## Records from a data collection

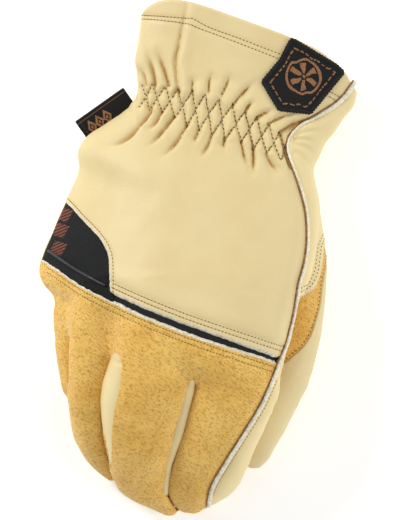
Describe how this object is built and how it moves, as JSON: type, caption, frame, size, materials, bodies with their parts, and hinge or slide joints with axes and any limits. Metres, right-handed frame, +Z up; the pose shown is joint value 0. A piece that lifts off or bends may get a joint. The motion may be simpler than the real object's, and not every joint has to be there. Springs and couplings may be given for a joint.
{
  "type": "leather driver glove",
  "caption": "Right-hand leather driver glove with tan split leather knuckles, a shirred wrist, a thumb saddle and a raw-edged outseam.",
  "frame": {"origin": "centre of the glove's bounding box, on the surface it lies on", "axes": "+Y from the fingertips to the cuff, +Z up out of the back of the hand, +X towards the thumb"},
  "size_m": [0.1508, 0.2482, 0.0617],
  "materials": {
    "back_leather": "smooth pale grain leather, dull sheen",
    "palm_leather": "smooth pale grain leather, dull sheen",
    "split_leather": "napped tan split leather, matt",
    "strip_leather": "smooth pale grain leather, dull sheen",
    "slot_fabric": "black woven fabric",
    "tape_fabric": "black ribbed woven tape with rust-coloured figures",
    "piping_fabric": "black corded piping",
    "raw_edge": "raw cut edges of grain leather, whitish, matt",
    "patch_fabric": "black woven patch with an overlocked border",
    "tab_fabric": "black satin-woven folded tab"
  },
  "bodies": {
    "root": {"back_panel": "back_leather", "palm_panel": "palm_leather", "knuckle_panel": "split_leather", "slot_strip": "slot_fabric", "side_tape": "tape_fabric", "tape_piping": "piping_fabric", "fourchette_index_middle": "strip_leather", "fourchette_middle_ring": "strip_leather", "fourchette_ring_little": "strip_leather", "thumb_stall": "palm_leather", "thumb_saddle": "split_leather", "side_welt": "raw_edge", "cuff_patch": "patch_fabric", "side_tab": "tab_fabric"}
  },
  "joints": []
}
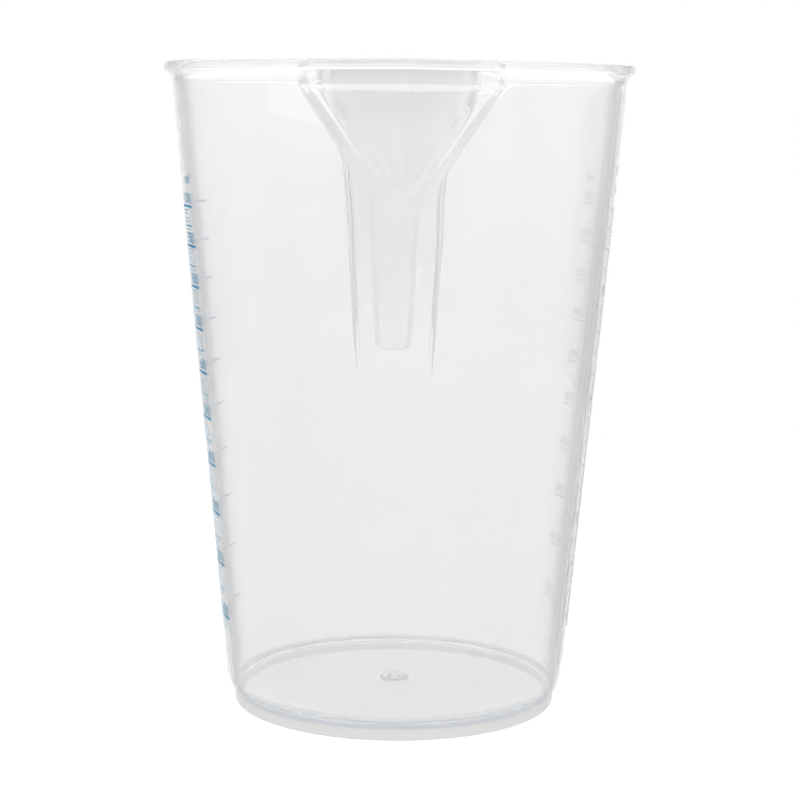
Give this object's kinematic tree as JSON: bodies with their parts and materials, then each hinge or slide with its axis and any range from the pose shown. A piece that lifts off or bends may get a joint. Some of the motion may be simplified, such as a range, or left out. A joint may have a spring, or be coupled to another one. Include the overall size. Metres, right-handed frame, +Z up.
{
  "type": "measuring cup",
  "caption": "Translucent conical mixing beaker with a foot ring, a V-shaped pouring spout, an open hook handle and volume scales on both sides.",
  "frame": {"origin": "on the cup's axis, in the plane that the foot ring stands on", "axes": "+Z up along the cup's axis, -Y towards the pouring spout, +Y towards the handle, -X the side with the printed scale, +X the side with the raised scale"},
  "size_m": [0.1234, 0.1725, 0.171],
  "materials": {
    "natural_plastic": "natural translucent polypropylene, frosted",
    "blue_ink": "printed ink"
  },
  "bodies": {
    "root": {"cup_wall": "natural_plastic", "cup_floor": "natural_plastic", "foot_ring": "natural_plastic", "rim_lip": "natural_plastic", "rim_collar": "natural_plastic", "pour_spout": "natural_plastic", "handle_root": "natural_plastic", "handle_grip": "natural_plastic", "ink_mid_marks": "blue_ink", "ink_major_marks": "blue_ink", "scale_panel": "natural_plastic", "raised_marks": "natural_plastic"}
  },
  "joints": []
}
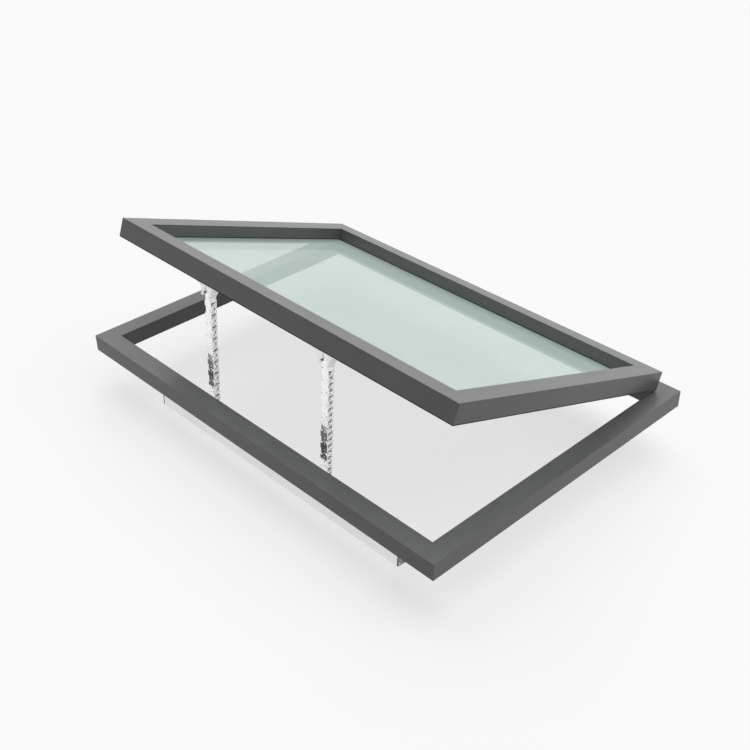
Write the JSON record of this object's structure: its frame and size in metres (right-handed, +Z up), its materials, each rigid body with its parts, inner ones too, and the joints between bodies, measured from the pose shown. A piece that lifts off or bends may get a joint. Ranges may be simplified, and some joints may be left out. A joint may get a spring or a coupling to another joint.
{
  "type": "opening roof skylight",
  "caption": "Roof skylight standing open: a glazed sash hinged along a long side of a flat frame and pushed up at the front by rigid chains from an electric opener.",
  "frame": {"origin": "centre of the base frame's underside, the face that lies on the roof kerb", "axes": "+Z up from the roof, +X along the hinge side, -Y towards the side that opens"},
  "size_m": [1.2, 0.856, 0.4637],
  "materials": {
    "frame_paint": "satin powder coat, anthracite grey",
    "hinge_paint": "satin powder coat, anthracite grey",
    "glass": "laminated, with a faintly green milky tint",
    "seal_rubber": "matt black",
    "block_plastic": "moulded",
    "casing_metal": "extruded, clear anodised",
    "cap_plastic": "moulded, light grey",
    "bracket_metal": "cast, satin bright",
    "bright_steel": "zinc plated",
    "chain_steel": "polished and nickel plated",
    "cleat_metal": "mill finish",
    "guide_plastic": "moulded, self-lubricating",
    "motor_steel": "drawn can, zinc plated",
    "board": "lacquered circuit board"
  },
  "bodies": {
    "base": {"base_rail_front": "frame_paint", "base_rail_back": "frame_paint", "base_rail_left": "frame_paint", "base_rail_right": "frame_paint", "base_corner_cleats": "cleat_metal", "fixing_inserts": "bright_steel", "base_screws": "bright_steel", "hinge_base_leaf_left": "hinge_paint", "hinge_base_leaf_right": "hinge_paint", "hinge_pin_left": "bright_steel", "hinge_pin_right": "bright_steel", "opener_bracket_left": "bracket_metal", "opener_bracket_right": "bracket_metal", "swivel_pin_left": "bright_steel", "swivel_pin_right": "bright_steel"},
    "sash": {"sash_rail_front": "frame_paint", "sash_rail_back": "frame_paint", "sash_rail_left": "frame_paint", "sash_rail_right": "frame_paint", "glazing_bead_front": "frame_paint", "glazing_bead_back": "frame_paint", "glazing_bead_left": "frame_paint", "glazing_bead_right": "frame_paint", "sash_corner_cleats": "cleat_metal", "glass_pane": "glass", "glazing_tape": "seal_rubber", "bead_gasket": "seal_rubber", "setting_blocks": "block_plastic", "sash_seal": "seal_rubber", "sash_screws": "bright_steel", "hinge_sash_leaf_left": "hinge_paint", "hinge_sash_leaf_right": "hinge_paint", "sash_bracket_left": "bracket_metal", "sash_bracket_right": "bracket_metal", "bracket_pin_left": "bright_steel", "bracket_pin_right": "bright_steel"},
    "opener": {"opener_housing": "casing_metal", "opener_lid": "casing_metal", "control_board": "board", "cable_gland": "cap_plastic", "opener_end_cap_left": "cap_plastic", "opener_end_cap_right": "cap_plastic", "chain_guide_left": "guide_plastic", "chain_guide_right": "guide_plastic", "gearmotor_left": "motor_steel", "gearmotor_right": "motor_steel", "chain_left_tail": "chain_steel", "chain_right_tail": "chain_steel"},
    "sprocket_left": {"sprocket_left": "chain_steel"},
    "chain_left": {"chain_left_end": "chain_steel", "chain_left_head": "chain_steel", "chain_left_run": "chain_steel"},
    "sprocket_right": {"sprocket_right": "chain_steel"},
    "chain_right": {"chain_right_end": "chain_steel", "chain_right_head": "chain_steel", "chain_right_run": "chain_steel"}
  },
  "joints": [
    {"name": "sash_hinge", "type": "hinge", "parent": "base", "child": "sash", "pos_m": [0, 0.3929, 0.0489], "axis": [-1, 0, 0], "range_deg": [-20.1, 0], "deforming": ["chain_left_run", "chain_right_run", "chain_left_tail", "chain_right_tail"]},
    {"name": "opener_swivel", "type": "hinge", "parent": "base", "child": "opener", "pos_m": [0, -0.3435, -0.069], "axis": [-1, 0, 0], "range_deg": [-14.7, 0.1]},
    {"name": "chain_left_pivot", "type": "hinge", "parent": "sash", "child": "chain_left", "pos_m": [0, -0.32371, 0.29315], "axis": [-1, 0, 0], "range_deg": [-0.1, 5.6]},
    {"name": "sprocket_left_turn", "type": "hinge", "parent": "opener", "child": "sprocket_left", "pos_m": [-0.19571, -0.3435, -0.069], "axis": [0, 0.9985, -0.0546], "range_deg": [-819, 5]},
    {"name": "chain_right_pivot", "type": "hinge", "parent": "sash", "child": "chain_right", "pos_m": [0, -0.32371, 0.29315], "axis": [-1, 0, 0], "range_deg": [-0.1, 5.6]},
    {"name": "sprocket_right_turn", "type": "hinge", "parent": "opener", "child": "sprocket_right", "pos_m": [0.21029, -0.3435, -0.069], "axis": [0, 0.9985, -0.0546], "range_deg": [-819, 5]}
  ],
  "couplings": [
    {"joint": "opener_swivel", "follows": "sash_hinge", "ratio": 0.72645},
    {"joint": "chain_left_pivot", "follows": "sash_hinge", "ratio": -0.27355},
    {"joint": "sprocket_left_turn", "follows": "sash_hinge", "ratio": 40.454},
    {"joint": "chain_right_pivot", "follows": "sash_hinge", "ratio": -0.27355},
    {"joint": "sprocket_right_turn", "follows": "sash_hinge", "ratio": 40.454}
  ]
}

## Task to complete
State only how many lines in the material include "each".

## Solution
2